THE LOW COUNTRIES THE PROPERTY OF A NOBLEMAN
Sir Peter Paul Rubens (1577-1640)

Details
Sir Peter Paul Rubens (1577-1640)

Jeremiah dictating the Word of God to Baruch the Son of Neriah (Jeremiah 36, 4)

red chalk, over some red chalk pouncing in the feet and drapery of Baruch, pink wash heightened with white (partly oxidized), shaped
340 x 283mm.
Provenance
J. Richardson Sen. (L. 2184), his mount (with later gold tooling) and with inscriptions 'Rubens from Raffaële.', 'Baruch copying from ye Rolle of Jeremiah' and 'In the Madonna della Pace at Rome; 'tis a part of the famous Work of Raffaile there. J. Richardson' and shelfmarks '15 N. 10. Y.'

Lot Essay

The drawing is inspired by the figures in Raphael's fresco above the entrance to the Chigi Chapel in Santa Maria della Pace, Rome painted about 1511-12. The drawing does not date from Rubens' period in Italy (1600-1608); both the technique and the style recall his copy, now at Rotterdam, dating from the early 1620s, of the stucco figures by Primaticcio in the chamber of the Duchesse d'Estampes at Fontainebleau, M. Jaffé, Rubens and Italy, Oxford, 1977, pl. XIV. The pouncing in the seated figure of Baruch suggests that Rubens was working from a drawing he had made in Rome from one of the many copies he had acquired after great Italian masters.
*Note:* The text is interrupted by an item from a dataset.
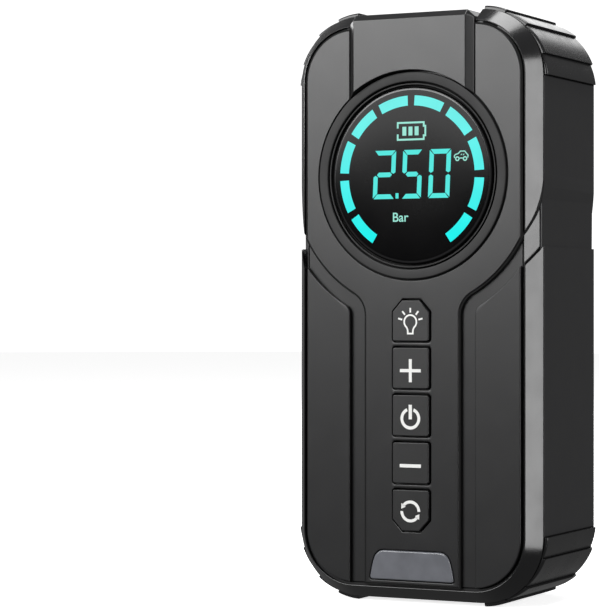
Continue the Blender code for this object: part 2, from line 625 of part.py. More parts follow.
def make_usb_ports():
    x0, x1 = -BODY_HALF_WIDTH + WALL + 0.2, -28.5
    y0, y1 = USB_BOARD_Y - 6.1, USB_BOARD_Y - 0.3
    usb = add_object("usb_a_shell", block((x0, y0, 148.6), (x1, y1, 161.8)), "steel")
    combine(usb, cutter("usb_a_mouth", block((x0 - 1, y0 + 0.5, 149.1), (x1 - 1.5, y1 - 0.5, 161.3))))
    tongue = block((x0 + 1, y0 + 2.6, 149.8), (x1 - 0.8, y0 + 4.5, 160.6))
    combine(usb, cutter("usb_a_tongue", tongue), "UNION")
    y0, y1 = USB_BOARD_Y - 3.5, USB_BOARD_Y - 0.3
    sleeves = (("usb_c_shell", 1.6, 4.5, x0, -34), ("cut_usb_c", 1.2, 4.1, x0 - 1, -35.5))
    for name, half_y, half_z, a, b in sleeves:
        points = rounded_rect(half_y, half_z, half_y - 0.1, (y0 + y1) / 2, 168.9, 4)
        bm = bmesh.new()
        for x in (a, b):
            bm.faces.new([bm.verts.new((x, y, z)) for y, z in points])
        bmesh.ops.bridge_loops(bm, edges=list(bm.edges))
        add_object(name, bm, "steel")
    combine(bpy.data.objects["usb_c_shell"], bpy.data.objects["cut_usb_c"])
    board = block((-41, USB_BOARD_Y, 147.6), (-20, USB_BOARD_Y + 0.8, 174.4))
    add_object("port_board", board, "circuit_green")


# ---------------------------------------------------------------- battery and boards
def make_battery():
    thick, pitch = 9.0, 9.6
    for i in range(3):
        y = -13.0 + pitch * i
        cell = block((-27, y, 9.5), (27, y + thick, 93), 1.6)
        add_object(f"battery_cell_{i + 1}", cell, "cell_pouch")
    y0, y1 = -13.0 - 0.4, -13.0 + 2 * pitch + thick + 0.4
    tray = add_object("battery_tray", block((-28.8, y0 - 1.4, 7.6), (28.8, y1 + 1.4, 30)), "inner_plastic")
    combine(tray, cutter("tray_hollow", block((-27.4, y0, 9.1), (27.4, y1, 31))))
    board = block((-25, y0 + 2, 96), (25, y1 - 2, 97.6))
    add_object("battery_board", board, "circuit_green")
    for name, x in (("bus_bar_positive", 14), ("bus_bar_negative", -20)):
        strip = block((x, -10, 93.4), (x + 6, 12.5, 94.0))
        bar = add_object(name, strip, "copper_gold")
        combine(bar, cutter("rise_" + name, block((x, 11.5, 93.4), (x + 6, 12.5, 95.7))), "UNION")


def smooth_path(points, per_span):
    """A Catmull-Rom curve through the points."""
    ends = [2 * Vector(points[0]) - Vector(points[1])] + [Vector(p) for p in points]
    ends.append(2 * ends[-1] - ends[-2])
    path = []
    for a, b, c, d in zip(ends, ends[1:], ends[2:], ends[3:]):
        for i in range(per_span):
            t = i / per_span
            path.append(0.5 * (2 * b + (c - a) * t + (2 * a - 5 * b + 4 * c - d) * t * t
                               + (3 * b - a - 3 * c + d) * t ** 3))
    return path + [ends[-2]]


def make_leads():
    """Heavy leads from the battery board to the jump socket."""
    back = -24.0 + 1.6 + GAP
    low, high = SOCKET_Z - SOCKET_PITCH / 2, SOCKET_Z + SOCKET_PITCH / 2
    routes = {
        "battery_lead_red": [
            (-14.5, -9, 100.3), (-14.5, -12.6, 106), (-14.5, -13.2, 120), (-13, -14.2, 140),
            (-13, -14.2, 155), (-13.8, -9, 164), (-16, -4.6, high), (back + 3, SOCKET_Y, high),
            (back, SOCKET_Y, high)],
        "battery_lead_black": [
            (-21, -9, 100.3), (-21, -12.4, 106), (-21.6, -13, 120), (-21.6, -12.4, 135),
            (-18.6, -11, 148), (-16.2, -5.4, low), (back + 3, SOCKET_Y, low), (back, SOCKET_Y, low)],
    }
    for name, points in routes.items():
        curve = bpy.data.curves.new(name, "CURVE")
        curve.dimensions = "3D"
        curve.bevel_depth = LEAD_RADIUS * MM
        curve.bevel_resolution = 2
        curve.use_fill_caps = True
        path = smooth_path(points, 4)
        spline = curve.splines.new("POLY")
        spline.points.add(len(path) - 1)
        for point, place in zip(spline.points, path):
            point.co = (*(place * MM), 1)
        obj = bpy.data.objects.new(name, curve)
        bpy.context.scene.collection.objects.link(obj)
        curve.materials.append(finish("lead_red" if name.endswith("red") else "lead_black"))


def make_main_board():
    """The power board stands on edge beside the pump, with its switching parts soldered on."""
    board = add_object("main_board", block((36, -12, 104), (37.6, 24, 174)), "circuit_green")
    parts = {"inductor": ((29, -8, 110), (37, 4, 122)), "relay": ((26, 6, 108), (37, 22, 124)),
             "capacitor": ((28, -6, 128), (37, 2, 136)), "driver": ((33, -8, 142), (37, 2, 152))}
    for name, (lo, hi) in parts.items():
        combine(board, cutter("part_" + name, block(lo, hi)), "UNION")
    sink = add_object("heat_sink", block((24, 6, 130), (35.7, 22, 170)), "cast_alloy")
    for i in range(3):
        y = 8.2 + 4.4 * i
        combine(sink, cutter(f"fin_{i}", block((22, y, 129), (33.5, y + 2.6, 171))))


# ---------------------------------------------------------------- pump
def gear_outline(teeth, addendum, thin):
    """Spur gear outline with 20 degree involute flanks, thinned for backlash."""
    pitch_radius = GEAR_MODULE * teeth / 2
    base = pitch_radius * math.cos(math.radians(20))
    tip, root = pitch_radius + addendum, pitch_radius - 1.25 * GEAR_MODULE
    inv_pitch = math.tan(math.radians(20)) - math.radians(20)
    half_at_pitch = (math.pi * GEAR_MODULE / 2 - thin) / 2 / pitch_radius
    flank = []
    for i in range(4):
        r = max(base, root) + (tip - max(base, root)) * i / 3
        turn = math.acos(min(1.0, base / r))
        flank.append((r, half_at_pitch + inv_pitch - (math.tan(turn) - turn)))
    points = []
    for t in range(teeth):
        middle = math.tau * t / teeth
        left = [(root, middle - flank[0][1])] + [(r, middle - a) for r, a in flank]
        right = [(r, middle + a) for r, a in reversed(flank)] + [(root, middle + flank[0][1])]
        points += left + right
    return [(r * math.cos(a), r * math.sin(a)) for r, a in points]


def gear_solid(outline, x0, x1, y, z, turn, bore):
    """A gear about an axis along X, with a bore."""
    bm = bmesh.new()
    hole = arc(0, 0, bore, 0, 360, 16)[:-1]
    rings = []
    for x in (x0, x1):
        for ring in (outline, hole):
            rings.append([bm.verts.new((x, y + u * math.cos(turn) - v * math.sin(turn),
                                        z + u * math.sin(turn) + v * math.cos(turn))) for u, v in ring])
    for a, b in ((rings[0], rings[2]), (rings[1], rings[3])):
        for i in range(len(a)):
            j = (i + 1) % len(a)
            bm.faces.new((a[i], a[j], b[j], b[i]))
    for outer, inner in ((rings[0], rings[1]), (rings[2], rings[3])):
        edges = [bm.edges.get((ring[i], ring[(i + 1) % len(ring)])) for ring in (outer, inner)
                 for i in range(len(ring))]
        bmesh.ops.triangle_fill(bm, use_beauty=True, use_dissolve=False, edges=edges)
    return bm


def make_motor():
    at = (0, PUMP_Y, MOTOR_Z)
    can = turned([(0, -40), (11.4, -40), (12, -39.4), (12, -13.6), (11.4, -13), (1.6, -13),
                  (1.6, -14), (10.2, -14), (10.2, -39), (0, -39)], "X", at, False, 24)
    add_object("motor_can", can, "steel")
    rotor = add_object("motor_shaft", rod(1.2, -38.6, -4.2, "X", at, 16), "steel", at)
    combine(rotor, cutter("armature", rod(9.5, -38.0, -15.0, "X", at, 24)), "UNION")
    outline = gear_outline(PINION_TEETH, 0.72, 0.2)
    half_tooth = math.pi / PINION_TEETH
    pinion = gear_solid(outline, -10.0, -5.0, PUMP_Y, MOTOR_Z, math.pi / 2 + half_tooth, 1.5)
    add_object("motor_pinion", pinion, "brass", at)


def make_pump_frame():
    """The bracket that holds the motor, the gear's axle and the cylinder."""
    plate = block((-12.7, PUMP_Y - 14, MOTOR_Z - 13), (-10.5, PUMP_Y + 14, 162))
    frame = add_object("pump_frame", plate, "cast_alloy")
    shelf = block((-12.7, PUMP_Y - 14, 158.5), (13, PUMP_Y + 14, 162))
    combine(frame, cutter("pump_shelf", shelf), "UNION")
    combine(frame, cutter("motor_nose", rod(3.2, -14, -9, "X", (0, PUMP_Y, MOTOR_Z))))
    combine(frame, cutter("axle_bore", rod(2.2, -14, -9, "X", (0, PUMP_Y, CRANK_Z))))
    combine(frame, cutter("cylinder_bore", rod(10.4, 150, 170, "Z", (0, PUMP_Y, 0))))


def make_crank():
    at = (0, PUMP_Y, CRANK_Z)
    add_object("gear_axle", rod(1.9, -12.6, -5.8, "X", at, 16), "steel")
    outline = gear_outline(GEAR_TEETH, 0.72, 0.2)
    gear = gear_solid(outline, -9.5, -5.5, PUMP_Y, CRANK_Z, math.pi / 2, 2.15)
    add_object("drive_gear", gear, "gear_nylon", at)
    pin_at = (0, PUMP_Y, CRANK_Z + CRANK_THROW)
    pin = turned([(0, -5.2), (2.2, -5.2), (2.2, -4.2), (1.2, -4.2), (1.2, -2.5), (0, -2.5)],
                 "X", pin_at, False, 12)
    add_object("crank_pin", pin, "steel", at)


def make_piston():
    """Rod and piston in one moulding, as in a wobble pump, with its rubber ring."""
    eye_z = CRANK_Z + CRANK_THROW
    crown = eye_z + ROD_LENGTH
    centre = (0, PUMP_Y, eye_z)
    eye = tube(1.6, 3.4, -2.2, 2.2, "X", centre, 16)
    rod_obj = add_object("piston_rod", eye, "gear_nylon", centre)
    shank = block((-1.8, PUMP_Y - 2.2, eye_z + 2.4), (1.8, PUMP_Y + 2.2, crown - 2))
    combine(rod_obj, cutter("shank", shank), "UNION")
    head = turned([(0, crown - 4), (7.4, crown - 4), (7.4, crown - 2.6), (5.8, crown - 2.6),
                   (5.8, crown - 1.2), (7.4, crown - 1.2), (7.4, crown), (0, crown)],
                  "Z", (0, PUMP_Y, 0), False, 24)
    combine(rod_obj, cutter("piston_head", head), "UNION")
    ring = tube(6.1, 7.7, crown - 2.4, crown - 1.4, "Z", (0, PUMP_Y, 0), 24)
    add_object("piston_seal", ring, "seal_rubber", centre)


def make_cylinder():
    at = (0, PUMP_Y, 0)
    profile = [(8.0, 156.5), (10.0, 156.5), (10.0, 162.3), (13.0, 162.3), (13.0, 164.0), (10.4, 164.0)]
    for i in range(5):
        z = 165.2 + 2.6 * i
        profile += [(10.4, z), (13.4, z), (13.4, z + 1.0), (10.4, z + 1.0)]
    profile += [(10.4, 178.4), (12.4, 178.4), (12.4, 180.2), (8.0, 180.2)]
    add_object("pump_cylinder", turned(profile, "Z", at, True, 32), "cast_alloy")
    head = turned([(0, 180.5), (12.4, 180.5), (12.4, 183.6), (4, 184.6), (2.6, 185.0), (2.6, 188.8),
                   (0, 188.8)], "Z", at, False, 32)
    add_object("cylinder_head", head, "inner_plastic")
    hose = tube(2.9, 4.2, 185.4, 191.4, "Z", at, 16)
    add_object("outlet_hose", hose, "seal_rubber")
    top = BRIDGE_TOP
    outlet = turned([(1.4, 189.2), (2.6, 189.2), (2.6, 191.7), (5.2, 191.7), (5.2, top - 2.0),
                     (6.4, top - 2.0), (6.4, top + 0.6), (6.0, top + 1.0), (4.4, top + 1.0),
                     (3.9, top + 0.4), (3.9, 193.0), (1.4, 193.0)], "Z", at, True, 32)
    add_object("air_outlet", outlet, "brass")


def main():
    clear_scene()
    channels = channel_cutter()
    notch = bridge_cutter()
    make_rear_case(channels, notch)
    make_front_frame(channels, notch)
    make_front_panel()
    make_guard_plates()
    make_top_bridge()
    make_bumpers()
    make_display()
    make_buttons()
    make_control_board()
    make_lamp()
    make_screws()
    make_port_bay()
    make_port_cover()
    make_jump_socket()
    make_usb_ports()
    make_battery()
    make_leads()
    make_main_board()
    make_motor()
    make_pump_frame()
    make_crank()
    make_piston()
    make_cylinder()


main()
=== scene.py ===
import json
import math

import bmesh
import bpy
from mathutils import Matrix, Vector


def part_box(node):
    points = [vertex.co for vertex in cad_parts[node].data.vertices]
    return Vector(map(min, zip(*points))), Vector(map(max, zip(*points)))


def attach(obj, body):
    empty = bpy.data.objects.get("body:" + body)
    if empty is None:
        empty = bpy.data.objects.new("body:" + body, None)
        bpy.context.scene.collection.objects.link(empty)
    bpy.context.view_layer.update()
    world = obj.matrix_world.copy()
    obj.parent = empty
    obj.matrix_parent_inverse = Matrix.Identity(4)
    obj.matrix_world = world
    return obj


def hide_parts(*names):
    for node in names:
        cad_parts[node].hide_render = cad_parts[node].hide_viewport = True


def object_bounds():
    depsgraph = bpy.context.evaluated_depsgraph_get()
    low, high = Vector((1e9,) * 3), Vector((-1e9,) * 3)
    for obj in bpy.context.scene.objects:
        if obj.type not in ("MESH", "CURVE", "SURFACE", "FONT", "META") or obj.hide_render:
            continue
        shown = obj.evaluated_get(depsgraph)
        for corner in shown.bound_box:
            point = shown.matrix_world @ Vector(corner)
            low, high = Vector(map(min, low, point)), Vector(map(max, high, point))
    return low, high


bl_info = {
    "name": "Jump Starter Pack",
    "version": (1, 0, 0),
    "blender": (4, 5, 0),
    "location": "View3D > Sidebar > Jump Starter",
    "description": "Builds the case, gauge, buttons and bumpers of a jump starter pack round its frame",
    "category": "Object",
}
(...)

As Michael Jaffé pointed out, Rubens had copied the fresco during his Italian period in a study belonging to the late Professor J.Q. van Regteren Altena, and it may well have been this drawing which he had before him when he was drawing the present sheet. The present drawing is fairly faithful to the fresco, but characteristically Rubens has added a note of drama lacking in the original: the rather expressionless face of Raphael's Prophet is changed to an intense, fiercely concentrated gaze towards the seated Baruch. This alteration is very much in keeping with the Biblical text which states that God commanded Jeremiah to write 'all the words that I have spoken unto thee against Israel and against Judah, and against all the nations.....It may be that the house of Judah will hear all the evil which I purpose to do unto them; that they may return every man from his evil way; that I may forgive their iniquity and their sin' (Jeremiah 36, 2-3). Rubens also slightly adapted the composition so that it would fit the rectangular format of the drawing rather than the narrow, curved space of the original fresco. The space between the two lower figures is widened and the angel, who seems to shrink away from the words on the tablet, is placed higher in relation to Jeremiah to create a pyramidical, balanced composition.
Richardson who owned the drawing was, to judge from the number of Rubens studies (unfortunately mostly undescribed) in the posthumous sale catalogue of his collection, a great admirer of Rubens as a draughtsman. The present drawing may, however, have had a special appeal as he owned three Raphael studies for the commission: the ex-Hammer Foundation Prophets and Sibyls, The Phrygian (?) Sibyl in the Ashmolean Museum, and The Phrygian (?) Sibyl in the British Museum.
The drawing will be published in Michael Jaffé's forthcoming article Seven unpublished drawings by Rubens in the Festschrift in honour of Matthias Winner.